Scripture is clear in Matthew 18 and sadly there are whole lot of offended people walking around miserable because holding a grudge sounds so much more fun!!
Once you’ve met, lay it at the foot of the cross once and for-all. Nail a giant stake in the ground outside your window and anytime the offense comes back to torment you, look at that stake and say, “Nope. I’m not going back to holding un-forgiveness.”
Someone once said, “Holding un-forgiveness is like drinking poison and waiting for the other person to die!”
And honestly friends, if you think, “Well you have no idea what my mom or my dad or my family has done to me…” Through tears, yes, I get that. But I had to come to a place of honest-to-goodness forgiveness for heartache and abuse. Holding on to un-forgiveness would have only caused me to become bitter and angry…and that’s just not Christ-like and could cost any of us eternity.
I have first hand experience with choosing forgiveness for things that many would say, “You can’t forgive that!”. And for the record, it does not mean that you let someone who abused you watch your children.

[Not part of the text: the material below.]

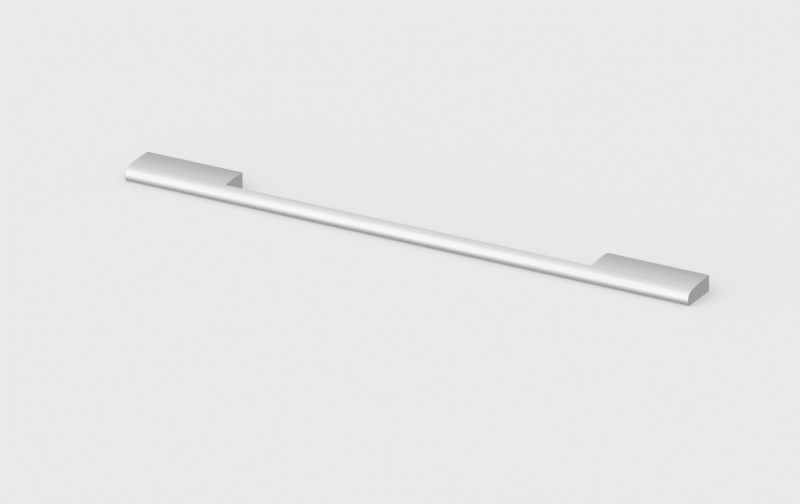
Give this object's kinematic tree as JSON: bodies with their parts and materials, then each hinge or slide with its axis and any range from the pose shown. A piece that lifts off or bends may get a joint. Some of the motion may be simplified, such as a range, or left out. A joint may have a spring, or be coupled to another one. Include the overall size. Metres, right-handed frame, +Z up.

Many, many years have passed since I spoke forgiveness and there is not one regret in my life for doing so!!
So even if there is horrific abuse in your past, we must speak forgiveness and realize that we are all sinners and there is not one exemption.
Friends, the older I get in life, the more I’ve realize that there are just some people who have a regular diet of saying hurtful (and sometimes unkind) things. It’s not about you.
Ignore it. Life is still too short. Don’t let un-forgiveness rule your heart, not even a sliver.
Talk to your mom or your mom-in-law or your sister or your dad or brother or whoever and whether she/he wants reconciliation or not, get it right to the best of your ability…and then pound the biggest stake you can find in!! And next time they hurt you, look at that stake and remind yourself that you are just as imperfect as they are!! (Yes – you really are!)
And for the record, I have been blessed, my entire life, even during the many years of yuk(!) far more than I’ve ever, ever, ever deserved.